Write out the data again in full, exactly as it reads.

## START SUPPLIED INFORMATION

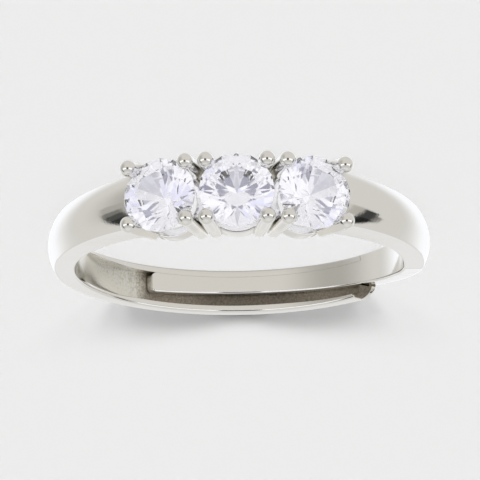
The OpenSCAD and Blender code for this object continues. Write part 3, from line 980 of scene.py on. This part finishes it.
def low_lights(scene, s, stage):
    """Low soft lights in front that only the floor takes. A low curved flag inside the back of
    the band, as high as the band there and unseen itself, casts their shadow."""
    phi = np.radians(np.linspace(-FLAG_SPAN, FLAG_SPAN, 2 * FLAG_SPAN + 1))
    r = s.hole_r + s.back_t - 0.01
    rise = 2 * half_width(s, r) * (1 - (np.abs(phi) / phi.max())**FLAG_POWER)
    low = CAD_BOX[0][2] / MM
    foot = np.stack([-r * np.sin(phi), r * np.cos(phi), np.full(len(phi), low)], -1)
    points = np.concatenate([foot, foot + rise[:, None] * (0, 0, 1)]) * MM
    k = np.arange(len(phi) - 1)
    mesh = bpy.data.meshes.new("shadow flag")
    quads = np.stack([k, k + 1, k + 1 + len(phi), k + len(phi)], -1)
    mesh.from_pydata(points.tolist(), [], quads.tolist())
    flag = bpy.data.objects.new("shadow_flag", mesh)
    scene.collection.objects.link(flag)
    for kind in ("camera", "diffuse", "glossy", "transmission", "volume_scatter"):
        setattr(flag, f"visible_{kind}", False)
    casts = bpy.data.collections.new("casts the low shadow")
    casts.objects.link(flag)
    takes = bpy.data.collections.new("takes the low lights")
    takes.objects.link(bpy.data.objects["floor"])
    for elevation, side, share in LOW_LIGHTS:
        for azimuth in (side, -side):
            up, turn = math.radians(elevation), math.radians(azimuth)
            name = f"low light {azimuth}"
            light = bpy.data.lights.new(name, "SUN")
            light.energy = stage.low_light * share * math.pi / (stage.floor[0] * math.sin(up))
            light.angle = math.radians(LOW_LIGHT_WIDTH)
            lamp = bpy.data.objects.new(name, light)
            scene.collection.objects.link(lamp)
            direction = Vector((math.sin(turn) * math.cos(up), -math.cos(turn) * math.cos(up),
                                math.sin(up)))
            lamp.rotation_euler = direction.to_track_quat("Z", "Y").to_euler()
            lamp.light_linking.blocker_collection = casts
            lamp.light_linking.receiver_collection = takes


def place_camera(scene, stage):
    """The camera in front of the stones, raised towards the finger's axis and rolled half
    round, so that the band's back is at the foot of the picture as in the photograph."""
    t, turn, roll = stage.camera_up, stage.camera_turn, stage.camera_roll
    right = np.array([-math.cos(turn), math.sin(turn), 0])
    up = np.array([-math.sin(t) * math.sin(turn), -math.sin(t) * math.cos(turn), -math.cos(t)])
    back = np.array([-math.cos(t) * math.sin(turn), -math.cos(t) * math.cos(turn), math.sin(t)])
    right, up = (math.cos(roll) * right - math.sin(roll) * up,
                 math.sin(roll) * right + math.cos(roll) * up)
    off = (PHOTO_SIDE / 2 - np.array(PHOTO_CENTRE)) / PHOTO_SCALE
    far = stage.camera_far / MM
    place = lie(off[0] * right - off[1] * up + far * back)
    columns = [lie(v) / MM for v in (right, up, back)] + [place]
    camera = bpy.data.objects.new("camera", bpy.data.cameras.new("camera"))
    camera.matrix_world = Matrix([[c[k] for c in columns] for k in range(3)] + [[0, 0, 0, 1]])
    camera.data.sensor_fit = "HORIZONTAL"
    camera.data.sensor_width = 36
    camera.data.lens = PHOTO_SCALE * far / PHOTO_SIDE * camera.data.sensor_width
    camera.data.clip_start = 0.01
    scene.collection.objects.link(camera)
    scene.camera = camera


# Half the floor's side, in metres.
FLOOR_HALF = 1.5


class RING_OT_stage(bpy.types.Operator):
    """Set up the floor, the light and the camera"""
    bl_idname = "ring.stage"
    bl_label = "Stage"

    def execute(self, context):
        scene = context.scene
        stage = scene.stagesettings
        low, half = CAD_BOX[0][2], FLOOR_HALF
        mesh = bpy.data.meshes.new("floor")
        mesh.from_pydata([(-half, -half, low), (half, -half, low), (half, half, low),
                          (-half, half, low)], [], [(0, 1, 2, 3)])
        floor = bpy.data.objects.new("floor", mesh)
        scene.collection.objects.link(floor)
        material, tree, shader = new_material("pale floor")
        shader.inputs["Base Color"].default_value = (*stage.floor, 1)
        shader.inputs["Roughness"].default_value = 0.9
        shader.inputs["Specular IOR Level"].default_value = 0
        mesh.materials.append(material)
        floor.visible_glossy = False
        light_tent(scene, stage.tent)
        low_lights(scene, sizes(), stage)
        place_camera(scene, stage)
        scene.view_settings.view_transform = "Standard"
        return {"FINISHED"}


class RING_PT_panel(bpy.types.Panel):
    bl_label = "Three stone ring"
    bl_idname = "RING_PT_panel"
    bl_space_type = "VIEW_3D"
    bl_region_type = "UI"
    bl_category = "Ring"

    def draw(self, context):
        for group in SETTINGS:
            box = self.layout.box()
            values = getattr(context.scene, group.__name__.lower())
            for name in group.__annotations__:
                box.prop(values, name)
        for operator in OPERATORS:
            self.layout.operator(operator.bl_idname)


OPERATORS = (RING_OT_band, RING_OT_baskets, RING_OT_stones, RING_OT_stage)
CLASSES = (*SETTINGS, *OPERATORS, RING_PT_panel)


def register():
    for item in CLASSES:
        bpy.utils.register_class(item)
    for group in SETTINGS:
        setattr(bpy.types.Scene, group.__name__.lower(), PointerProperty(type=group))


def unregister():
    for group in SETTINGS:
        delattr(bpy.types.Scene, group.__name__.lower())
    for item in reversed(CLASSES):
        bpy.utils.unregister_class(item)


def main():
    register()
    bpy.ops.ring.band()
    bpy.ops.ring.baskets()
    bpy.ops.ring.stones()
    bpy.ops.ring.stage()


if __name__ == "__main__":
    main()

## END SUPPLIED INFORMATION

WORKED ANSWER:
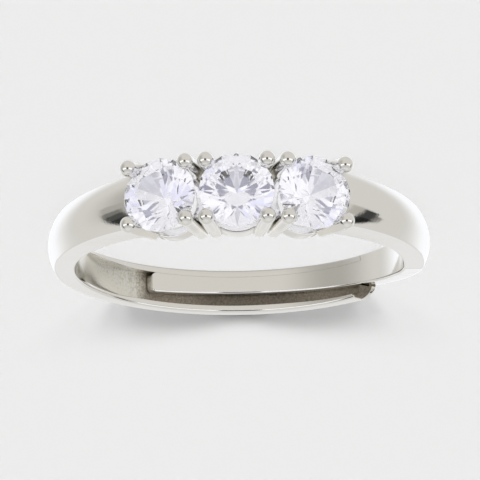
The OpenSCAD and Blender code for this object continues. Write part 3, from line 980 of scene.py on. This part finishes it.
def low_lights(scene, s, stage):
    """Low soft lights in front that only the floor takes. A low curved flag inside the back of
    the band, as high as the band there and unseen itself, casts their shadow."""
    phi = np.radians(np.linspace(-FLAG_SPAN, FLAG_SPAN, 2 * FLAG_SPAN + 1))
    r = s.hole_r + s.back_t - 0.01
    rise = 2 * half_width(s, r) * (1 - (np.abs(phi) / phi.max())**FLAG_POWER)
    low = CAD_BOX[0][2] / MM
    foot = np.stack([-r * np.sin(phi), r * np.cos(phi), np.full(len(phi), low)], -1)
    points = np.concatenate([foot, foot + rise[:, None] * (0, 0, 1)]) * MM
    k = np.arange(len(phi) - 1)
    mesh = bpy.data.meshes.new("shadow flag")
    quads = np.stack([k, k + 1, k + 1 + len(phi), k + len(phi)], -1)
    mesh.from_pydata(points.tolist(), [], quads.tolist())
    flag = bpy.data.objects.new("shadow_flag", mesh)
    scene.collection.objects.link(flag)
    for kind in ("camera", "diffuse", "glossy", "transmission", "volume_scatter"):
        setattr(flag, f"visible_{kind}", False)
    casts = bpy.data.collections.new("casts the low shadow")
    casts.objects.link(flag)
    takes = bpy.data.collections.new("takes the low lights")
    takes.objects.link(bpy.data.objects["floor"])
    for elevation, side, share in LOW_LIGHTS:
        for azimuth in (side, -side):
            up, turn = math.radians(elevation), math.radians(azimuth)
            name = f"low light {azimuth}"
            light = bpy.data.lights.new(name, "SUN")
            light.energy = stage.low_light * share * math.pi / (stage.floor[0] * math.sin(up))
            light.angle = math.radians(LOW_LIGHT_WIDTH)
            lamp = bpy.data.objects.new(name, light)
            scene.collection.objects.link(lamp)
            direction = Vector((math.sin(turn) * math.cos(up), -math.cos(turn) * math.cos(up),
                                math.sin(up)))
            lamp.rotation_euler = direction.to_track_quat("Z", "Y").to_euler()
            lamp.light_linking.blocker_collection = casts
            lamp.light_linking.receiver_collection = takes


def place_camera(scene, stage):
    """The camera in front of the stones, raised towards the finger's axis and rolled half
    round, so that the band's back is at the foot of the picture as in the photograph."""
    t, turn, roll = stage.camera_up, stage.camera_turn, stage.camera_roll
    right = np.array([-math.cos(turn), math.sin(turn), 0])
    up = np.array([-math.sin(t) * math.sin(turn), -math.sin(t) * math.cos(turn), -math.cos(t)])
    back = np.array([-math.cos(t) * math.sin(turn), -math.cos(t) * math.cos(turn), math.sin(t)])
    right, up = (math.cos(roll) * right - math.sin(roll) * up,
                 math.sin(roll) * right + math.cos(roll) * up)
    off = (PHOTO_SIDE / 2 - np.array(PHOTO_CENTRE)) / PHOTO_SCALE
    far = stage.camera_far / MM
    place = lie(off[0] * right - off[1] * up + far * back)
    columns = [lie(v) / MM for v in (right, up, back)] + [place]
    camera = bpy.data.objects.new("camera", bpy.data.cameras.new("camera"))
    camera.matrix_world = Matrix([[c[k] for c in columns] for k in range(3)] + [[0, 0, 0, 1]])
    camera.data.sensor_fit = "HORIZONTAL"
    camera.data.sensor_width = 36
    camera.data.lens = PHOTO_SCALE * far / PHOTO_SIDE * camera.data.sensor_width
    camera.data.clip_start = 0.01
    scene.collection.objects.link(camera)
    scene.camera = camera


# Half the floor's side, in metres.
FLOOR_HALF = 1.5


class RING_OT_stage(bpy.types.Operator):
    """Set up the floor, the light and the camera"""
    bl_idname = "ring.stage"
    bl_label = "Stage"

    def execute(self, context):
        scene = context.scene
        stage = scene.stagesettings
        low, half = CAD_BOX[0][2], FLOOR_HALF
        mesh = bpy.data.meshes.new("floor")
        mesh.from_pydata([(-half, -half, low), (half, -half, low), (half, half, low),
                          (-half, half, low)], [], [(0, 1, 2, 3)])
        floor = bpy.data.objects.new("floor", mesh)
        scene.collection.objects.link(floor)
        material, tree, shader = new_material("pale floor")
        shader.inputs["Base Color"].default_value = (*stage.floor, 1)
        shader.inputs["Roughness"].default_value = 0.9
        shader.inputs["Specular IOR Level"].default_value = 0
        mesh.materials.append(material)
        floor.visible_glossy = False
        light_tent(scene, stage.tent)
        low_lights(scene, sizes(), stage)
        place_camera(scene, stage)
        scene.view_settings.view_transform = "Standard"
        return {"FINISHED"}


class RING_PT_panel(bpy.types.Panel):
    bl_label = "Three stone ring"
    bl_idname = "RING_PT_panel"
    bl_space_type = "VIEW_3D"
    bl_region_type = "UI"
    bl_category = "Ring"

    def draw(self, context):
        for group in SETTINGS:
            box = self.layout.box()
            values = getattr(context.scene, group.__name__.lower())
            for name in group.__annotations__:
                box.prop(values, name)
        for operator in OPERATORS:
            self.layout.operator(operator.bl_idname)


OPERATORS = (RING_OT_band, RING_OT_baskets, RING_OT_stones, RING_OT_stage)
CLASSES = (*SETTINGS, *OPERATORS, RING_PT_panel)


def register():
    for item in CLASSES:
        bpy.utils.register_class(item)
    for group in SETTINGS:
        setattr(bpy.types.Scene, group.__name__.lower(), PointerProperty(type=group))


def unregister():
    for group in SETTINGS:
        delattr(bpy.types.Scene, group.__name__.lower())
    for item in reversed(CLASSES):
        bpy.utils.unregister_class(item)


def main():
    register()
    bpy.ops.ring.band()
    bpy.ops.ring.baskets()
    bpy.ops.ring.stones()
    bpy.ops.ring.stage()


if __name__ == "__main__":
    main()